Les photos ont été sélectionnées par les deux artistes sous une fausse identité après de longues heures de recherche. Le compte a été forgé afin de leur permettre de rôder librement dans l’espace public du réseau puisque ses paramètres de confidentialité n’autorisent pas l’accessibilité de tout le contenu. Le projet pose alors de façon frappante la question des limites entre le public et le privé dans le cyberespace, de même que celle de la propriété intellectuelle.

Afin d’orienter leur périple aux confins de ce territoire virtuel, Blais-Métivier et Rondeau ont emprunté différentes stratégies de navigation, en partant par exemple d’une page personnelle ou commerciale dont le matériel est prometteur, ce qui leur permet de suivre une chaîne d’associations. En déambulant ainsi dans l’espace densément photographique déployé par Facebook et ses usagers, ils appréhendent ce site comme un nouvel espace public en ligne dans lequel on peut prendre des photos. Leur approche anthropologique rappelle un peu celle des grands photographes de rue traditionnels et, comme eux, ils parcourent des lieux riches en sujets à documenter où ils prennent plusieurs photos.

Plutôt que des téléchargements, les images produites par les artistes sont des captations d’écran des photographies choisies. Elles contiennent donc beaucoup d’information additionnelle sur la photo captée : le nom de la personne qui l’a partagée, l’URL, le nombre de « j’aime », les commentaires, et parfois les sujets et le lieu de l’image. Les différentes pages visitées sont aussi visibles dans les onglets, laissant la trace du chemin parcouru par les artistes pour arriver à cette image. Apparaît aussi cette petite planète grise près de la date de publication, une icône qui signale que le contenu auquel nous avons affaire est « public ». Les images montrent également le nom du navigateur utilisé, la date de la captation et même le niveau de charge de la batterie du portable à ce moment exact.

Les captations d’écran sont ensuite assemblées sous forme de grilles thématiques des plus variées afin de construire une typologie de ces images. Elles rendent compte de la répétitivité des genres, mais aussi de pratiques sociales spécifiques et de sujets favoris, selon les pages rattachées à certaines régions. En plus d’attester de la subjectivité des « photographes » qui ont fait les sélections, cette façon de procéder démontre comment les photographies sur Facebook, si banales soient-elles, sont des photographies enrichies par leurs contextes et volontairement partagées par les sujets.
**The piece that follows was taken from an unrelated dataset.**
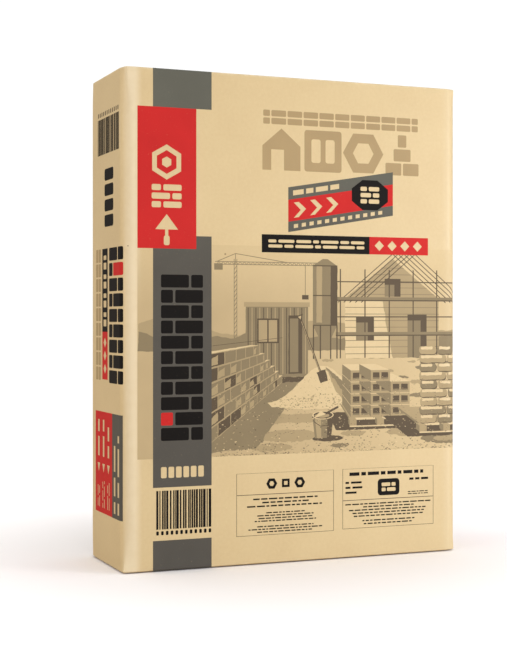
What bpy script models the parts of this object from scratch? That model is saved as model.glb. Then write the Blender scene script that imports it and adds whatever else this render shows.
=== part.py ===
"""A 35 kg cement bag: a pasted block-bottom valve sack of kraft paper, filled and standing upright.

Metres, +Z up. The origin is under the middle of the bag, on the floor. The broad printed face looks
along -Y, the narrow sides along -X and +X, and the filling valve is at the top of the +X side.
"""

import bmesh
import bpy
from mathutils import Vector

# Overall size of the filled bag, cover patches and back seam included
WIDTH = 0.407
DEPTH = 0.131
HEIGHT = 0.540

# Paper: the sack wall is three plies, the flaps and tucks are the same wall folded over
WALL = 0.0004
PATCH_SHEET = 0.0002
SLEEVE_SHEET = 0.0003
CLEARANCE = 0.0003

# Folded edges
CORNER_RADIUS = 0.014
CORNER_SEGMENTS = 8
CREASE_RADIUS = 0.0015
CREASE_SEGMENTS = 3

# Block ends: two long flaps overlap along the middle, over a triangular tuck at each narrow side
FLAP_OVERLAP = 0.020
PATCH_MARGIN = 0.010
PATCH_CORNER = 0.004

# Longitudinal seam, where the paper tube is pasted to itself on the back
SEAM_WIDTH = 0.030
SEAM_X = 0.090

# Valve: a flattened paper sleeve between the tuck and the flaps
SLEEVE_WIDTH = 0.100
SLEEVE_LENGTH = 0.120
SLEEVE_INSET = 0.001

# How far one Boolean operand runs into or past the other
OVERRUN = 0.002

# Levels of the bottom end, from the floor upwards
BOTTOM_OVERLAP_Z = PATCH_SHEET + CLEARANCE
BOTTOM_FLAP_Z = BOTTOM_OVERLAP_Z + WALL
BOTTOM_TUCK_Z = BOTTOM_FLAP_Z + WALL
CAVITY_FLOOR_Z = BOTTOM_TUCK_Z + WALL

# Levels of the top end, from the top downwards
VALVE_SLOT_HEIGHT = SLEEVE_SHEET + 2 * CLEARANCE
TOP_OVERLAP_Z = HEIGHT - PATCH_SHEET - CLEARANCE
TOP_FLAP_Z = TOP_OVERLAP_Z - WALL
VALVE_CEILING_Z = TOP_FLAP_Z - WALL
VALVE_TUCK_Z = VALVE_CEILING_Z - VALVE_SLOT_HEIGHT
CAVITY_CEILING_Z = VALVE_TUCK_Z - WALL

# The tube without its seam is a little shallower than the whole bag
TUBE_DEPTH = DEPTH - WALL
TUBE_Y = -WALL / 2
TUCK_REACH = TUBE_DEPTH / 2

# Colours are linear
KRAFT_COLOUR = (0.72, 0.53, 0.30, 1.0)
PATCH_COLOUR = (0.66, 0.48, 0.27, 1.0)
SLEEVE_COLOUR = (0.78, 0.68, 0.52, 1.0)
CEMENT_COLOUR = (0.36, 0.36, 0.34, 1.0)


def clear_scene():
    """Removes whatever objects the scene starts with."""
    for obj in list(bpy.data.objects):
        bpy.data.objects.remove(obj, do_unlink=True)


def new_collection(name):
    """A collection in the scene, for the bag's parts or for its cutters."""
    collection = bpy.data.collections.new(name)
    bpy.context.scene.collection.children.link(collection)
    return collection


def make_material(name, colour, roughness):
    """A plain Principled material. Paper and powder have no metallic share."""
    material = bpy.data.materials.new(name)
    material.use_nodes = True
    shader = material.node_tree.nodes["Principled BSDF"]
    shader.inputs["Base Color"].default_value = colour
    shader.inputs["Roughness"].default_value = roughness
    shader.inputs["Metallic"].default_value = 0.0
    return material


def add_object(name, bm, centre, collection, material=None):
    """Turns a bmesh into an object placed at centre."""
    mesh = bpy.data.meshes.new(name)
    bmesh.ops.recalc_face_normals(bm, faces=bm.faces)
    bm.to_mesh(mesh)
    bm.free()
    obj = bpy.data.objects.new(name, mesh)
    obj.location = centre
    collection.objects.link(obj)
    if material:
        mesh.materials.append(material)
    return obj


def block_mesh(size, corner_radius=0.0, crease_radius=0.0):
    """A box about the origin. Its upright edges get corner_radius, its top and bottom rims crease_radius."""
    bm = bmesh.new()
    bmesh.ops.create_cube(bm, size=1.0)
    bmesh.ops.scale(bm, vec=size, verts=bm.verts)
    if corner_radius:
        uprights = [e for e in bm.edges if abs(e.verts[0].co.z - e.verts[1].co.z) > size[2] / 2]
        bmesh.ops.bevel(
            bm, geom=uprights, offset=corner_radius, segments=CORNER_SEGMENTS, profile=0.5, affect="EDGES"
        )
    if crease_radius:
        rims = [e for e in bm.edges if abs(e.verts[0].co.z - e.verts[1].co.z) < size[2] / 2]
        bmesh.ops.bevel(
            bm, geom=rims, offset=crease_radius, segments=CREASE_SEGMENTS, profile=0.5, affect="EDGES"
        )
    return bm


def add_block(name, low, high, collection, material=None, corner_radius=0.0, crease_radius=0.0):
    """A box between two corners, with its object at its middle."""
    low = Vector(low)
    high = Vector(high)
    bm = block_mesh(high - low, corner_radius, crease_radius)
    return add_object(name, bm, (low + high) / 2, collection, material)


def add_prism(name, outline, z_low, z_high, collection):
    """A flat outline in X and Y, extruded upright between two levels."""
    bm = bmesh.new()
    corners = [bm.verts.new((x, y, z_low)) for x, y in outline]
    face = bm.faces.new(corners)
    lifted = bmesh.ops.extrude_face_region(bm, geom=[face])
    raised = [v for v in lifted["geom"] if isinstance(v, bmesh.types.BMVert)]
    bmesh.ops.translate(bm, vec=(0, 0, z_high - z_low), verts=raised)
    return add_object(name, bm, (0, 0, 0), collection)


def combine(obj, other, operation):
    """Adds or cuts other with a Boolean modifier, and hides it as a helper."""
    boolean = obj.modifiers.new(other.name, "BOOLEAN")
    boolean.operation = operation
    boolean.solver = "EXACT"
    boolean.object = other
    other.hide_render = True
    other.display_type = "WIRE"


def tuck_recess(name, side, z_low, z_high, cutters):
    """The triangle at a narrow side where the flaps' slanted edges leave the tuck bare.

    side is -1 or +1 for the -X or +X end.
    """
    outer = side * (WIDTH / 2 + OVERRUN)
    apex = side * (WIDTH / 2 - TUCK_REACH)
    spread = TUCK_REACH + OVERRUN
    outline = [(outer, TUBE_Y - spread), (outer, TUBE_Y + spread), (apex, TUBE_Y)]
    return add_prism(name, outline, z_low, z_high, cutters)


def add_flap_overlap(name, z_low, z_high, cutters):
    """The strip along the middle of an end where one long flap lies on the other."""
    half_length = WIDTH / 2 - TUCK_REACH - FLAP_OVERLAP / 2
    half_width = FLAP_OVERLAP / 2
    outline = [
        (-half_length, TUBE_Y - half_width),
        (half_length, TUBE_Y - half_width),
        (half_length - FLAP_OVERLAP, TUBE_Y + half_width),
        (FLAP_OVERLAP - half_length, TUBE_Y + half_width),
    ]
    return add_prism(name, outline, z_low, z_high, cutters)


def add_paper_sack(parts, cutters, kraft):
    """The kraft tube with its folded block ends, its back seam and the slot of the valve."""
    half_width = WIDTH / 2
    front = TUBE_Y - TUBE_DEPTH / 2
    back = TUBE_Y + TUBE_DEPTH / 2
    sack = add_block(
        "paper_sack",
        (-half_width, front, BOTTOM_FLAP_Z),
        (half_width, back, TOP_FLAP_Z),
        parts,
        kraft,
        corner_radius=CORNER_RADIUS,
        crease_radius=CREASE_RADIUS,
    )
    seam = add_block(
        "seam_overlap",
        (SEAM_X - SEAM_WIDTH / 2, back - WALL / 2, BOTTOM_FLAP_Z + 2 * CREASE_RADIUS),
        (SEAM_X + SEAM_WIDTH / 2, back + WALL, TOP_FLAP_Z - 2 * CREASE_RADIUS),
        cutters,
    )
    combine(sack, seam, "UNION")
    combine(sack, add_flap_overlap("bottom_flap_overlap", BOTTOM_OVERLAP_Z, CAVITY_FLOOR_Z, cutters), "UNION")
    combine(sack, add_flap_overlap("top_flap_overlap", VALVE_CEILING_Z, TOP_OVERLAP_Z, cutters), "UNION")
    for side, word in ((-1, "left"), (1, "right")):
        below = BOTTOM_FLAP_Z - OVERRUN
        combine(sack, tuck_recess(f"bottom_{word}_tuck", side, below, BOTTOM_TUCK_Z, cutters), "DIFFERENCE")
        tuck_top = VALVE_CEILING_Z if side < 0 else VALVE_TUCK_Z
        above = TOP_FLAP_Z + OVERRUN
        combine(sack, tuck_recess(f"top_{word}_tuck", side, tuck_top, above, cutters), "DIFFERENCE")
    cavity = add_block(
        "cavity",
        (WALL - half_width, front + WALL, CAVITY_FLOOR_Z),
        (half_width - WALL, back - WALL, CAVITY_CEILING_Z),
        cutters,
        corner_radius=CORNER_RADIUS - WALL,
    )
    combine(sack, cavity, "DIFFERENCE")
    slot_half = SLEEVE_WIDTH / 2 + CLEARANCE
    slot_end = half_width - SLEEVE_INSET - SLEEVE_LENGTH - CLEARANCE
    slot = add_block(
        "valve_slot",
        (slot_end, TUBE_Y - slot_half, VALVE_TUCK_Z),
        (half_width + OVERRUN, TUBE_Y + slot_half, VALVE_CEILING_Z),
        cutters,
    )
    combine(sack, slot, "DIFFERENCE")
    window = add_block(
        "valve_window",
        (slot_end, TUBE_Y - slot_half, CAVITY_CEILING_Z - OVERRUN),
        (half_width - TUCK_REACH, TUBE_Y + slot_half, VALVE_TUCK_Z + CLEARANCE),
        cutters,
    )
    combine(sack, window, "DIFFERENCE")
    return sack


def add_cover_patch(name, z_low, parts, patch_paper):
    """A single sheet pasted over the flaps of a block end."""
    half_length = WIDTH / 2 - PATCH_MARGIN
    half_width = TUBE_DEPTH / 2 - PATCH_MARGIN
    return add_block(
        name,
        (-half_length, TUBE_Y - half_width, z_low),
        (half_length, TUBE_Y + half_width, z_low + PATCH_SHEET),
        parts,
        patch_paper,
        corner_radius=PATCH_CORNER,
    )


def add_valve_sleeve(parts, sleeve_paper):
    """The filling sleeve, pressed flat on the tuck by the cement below it."""
    mouth = WIDTH / 2 - SLEEVE_INSET
    sleeve_z = VALVE_TUCK_Z + CLEARANCE
    return add_block(
        "valve_sleeve",
        (mouth - SLEEVE_LENGTH, TUBE_Y - SLEEVE_WIDTH / 2, sleeve_z),
        (mouth, TUBE_Y + SLEEVE_WIDTH / 2, sleeve_z + SLEEVE_SHEET),
        parts,
        sleeve_paper,
    )


def add_cement_fill(parts, cement):
    """The settled powder, as one solid that fills the sack."""
    half_width = WIDTH / 2 - WALL - CLEARANCE
    half_depth = TUBE_DEPTH / 2 - WALL - CLEARANCE
    return add_block(
        "cement_fill",
        (-half_width, TUBE_Y - half_depth, CAVITY_FLOOR_Z + CLEARANCE),
        (half_width, TUBE_Y + half_depth, CAVITY_CEILING_Z - CLEARANCE),
        parts,
        cement,
        corner_radius=CORNER_RADIUS - WALL - CLEARANCE,
    )


def main():
    """Builds the bag."""
    clear_scene()
    parts = new_collection("cement_bag")
    cutters = new_collection("cutters")
    kraft = make_material("kraft_paper", KRAFT_COLOUR, 0.85)
    patch_paper = make_material("patch_paper", PATCH_COLOUR, 0.85)
    sleeve_paper = make_material("sleeve_paper", SLEEVE_COLOUR, 0.6)
    cement = make_material("cement_powder", CEMENT_COLOUR, 0.95)
    add_paper_sack(parts, cutters, kraft)
    add_cover_patch("bottom_cover_patch", 0.0, parts, patch_paper)
    add_cover_patch("top_cover_patch", HEIGHT - PATCH_SHEET, parts, patch_paper)
    add_valve_sleeve(parts, sleeve_paper)
    add_cement_fill(parts, cement)


main()
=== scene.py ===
"""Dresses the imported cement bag: a printed kraft paper valve sack, filled and standing on its end.

The print is laid out flat, on the paper web that the sack is folded from, and then wrapped onto the
sack as thin plates of ink. Lengths are in metres, and the print layout is in millimetres.
"""

import logging
import math
import random
from dataclasses import dataclass, field
from enum import Enum
from typing import Callable, Optional, Sequence

import bmesh
import bpy
import numpy
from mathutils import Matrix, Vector, noise
from mathutils.geometry import delaunay_2d_cdt


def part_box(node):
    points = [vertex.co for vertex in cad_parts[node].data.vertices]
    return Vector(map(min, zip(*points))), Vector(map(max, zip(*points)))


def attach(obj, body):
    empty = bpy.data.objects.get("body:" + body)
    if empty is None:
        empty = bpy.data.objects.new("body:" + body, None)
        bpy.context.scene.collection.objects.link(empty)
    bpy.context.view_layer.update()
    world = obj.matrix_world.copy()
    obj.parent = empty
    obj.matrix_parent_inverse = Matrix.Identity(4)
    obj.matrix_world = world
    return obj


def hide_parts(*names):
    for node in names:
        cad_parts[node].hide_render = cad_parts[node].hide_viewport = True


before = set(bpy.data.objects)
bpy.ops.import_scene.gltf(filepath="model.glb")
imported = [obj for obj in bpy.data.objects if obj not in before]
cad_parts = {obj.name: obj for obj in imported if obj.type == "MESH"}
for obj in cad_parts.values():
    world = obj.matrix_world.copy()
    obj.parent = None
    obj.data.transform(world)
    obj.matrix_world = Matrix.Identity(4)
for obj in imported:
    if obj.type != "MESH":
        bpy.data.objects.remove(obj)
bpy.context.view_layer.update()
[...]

Les artistes ont constaté que les photographies mises en ligne par les internautes représentent le sujet dans une intimité presque impossible à atteindre pour un photographe traditionnel. Même si ces sujets prennent en charge leur propre mise en scène, les photos témoignent souvent d’une certaine naïveté face à cette pratique d’exposition de soi. En cherchant à créer des liens avec des images, on voit apparaître ce que Dominique Cardon appelle le « paradoxe de la privacy »1. Ce paradoxe est celui de vouloir à la fois s’exposer en toute liberté et ne pas être vu de tous ou de ceux qui se situent trop loin de la zone d’interconnaissance.

After Faceb00k nous propose de regarder ces photographies à la fois quelconques et redondantes comme des documents qui attestent du mode de vie réel des millions d’utilisateurs de Facebook. Blais-Métivier et Rondeau se sont donné pour mission d’ordonner ce matériel, de le tirer de son univers submergé d’information afin de mettre en relief les récurrences de l’image partagée sur le réseau social, selon leur propre sensibilité. En exposant la place centrale qu’occupe la photographie dans nos vies sociales en ligne, le projet nous montre la conversation visuelle qui se construit dans le Web.

1 Dominique Cardon, La démocratie Internet, Paris, Seuil, 2010.

 
Christelle Proulx est étudiante à la maîtrise en histoire de l’art à l’Université de Montréal. Ses recherches portent sur la photographie, le Web et les nouvelles technologies.